Through all of this, we learned from the testimony of Barry Bonds’ former girlfriend Kimberly Bell that Bonds was jealous of Mark McGwire and that he was determined to compete with McGwire’s reputation.

FAME OR INFAMY. Meanwhile, Barry Bonds denies and fans take sides. In San Francisco, many fans don’t want to believe. Still other fans believe but excuse. “How perfect was Ty Cobb or Babe Ruth?” they ask, pointing to Ruth’s drinking and womanizing along with Ty Cobb’s mean and nearly demonic behavior. Some even concede that Bonds may have taken steroids, but they defend it by wondering outloud how many pitchers were probably taking steroids at the same time, thereby equalizing or even countering the power of a batter such as Mark McGwire, Sammy Sosa or Barry Bonds.

Home run hitting requires more than strength. It also requires judgment and timing—which is why I began my description of Bonds’ record breaking home run as I did. Past baseball rosters are loaded with the names of brutally strong men who couldn’t and therefore didn’t hit home runs.

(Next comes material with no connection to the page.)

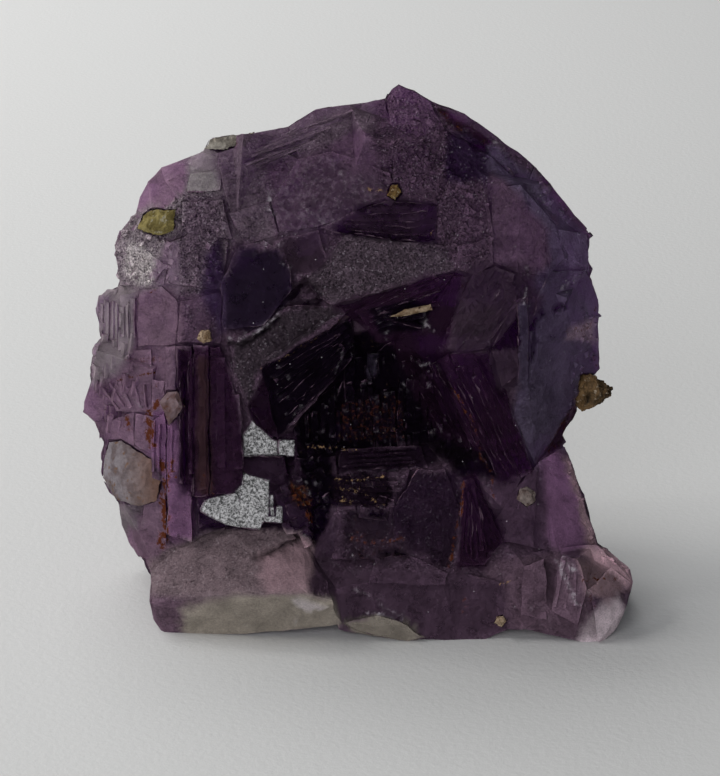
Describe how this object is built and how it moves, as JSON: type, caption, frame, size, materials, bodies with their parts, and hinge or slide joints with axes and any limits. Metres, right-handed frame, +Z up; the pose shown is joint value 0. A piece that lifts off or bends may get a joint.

Outside of the Bay Area, fans are far less understanding. Commissioner Bud Selig has obviously hedged his bets by offering Barry Bonds offhanded and almost noncommittal congratulations.

What the future holds for Barry bonds, no one can say. The statute of limitations on his possible perjury before the grand jury runs out in 2008, so Barry may well avoid punishment for perjury. However, the weight of public opinion on Barry Bonds’ reputation may matter when the time comes to vote him into the baseball Hall of Fame.

Barry Bonds is talented beyond all question when it comes to production on the baseball diamond. For that reason, he deserves to be famous. However, if the sum total of Barry’s past and present adds up to infamy as much or more than it totals fame, then he may join Benedict Arnold, Aaron Burr, Spiro Agnew and others in the American public’s Historic Hall of Shame.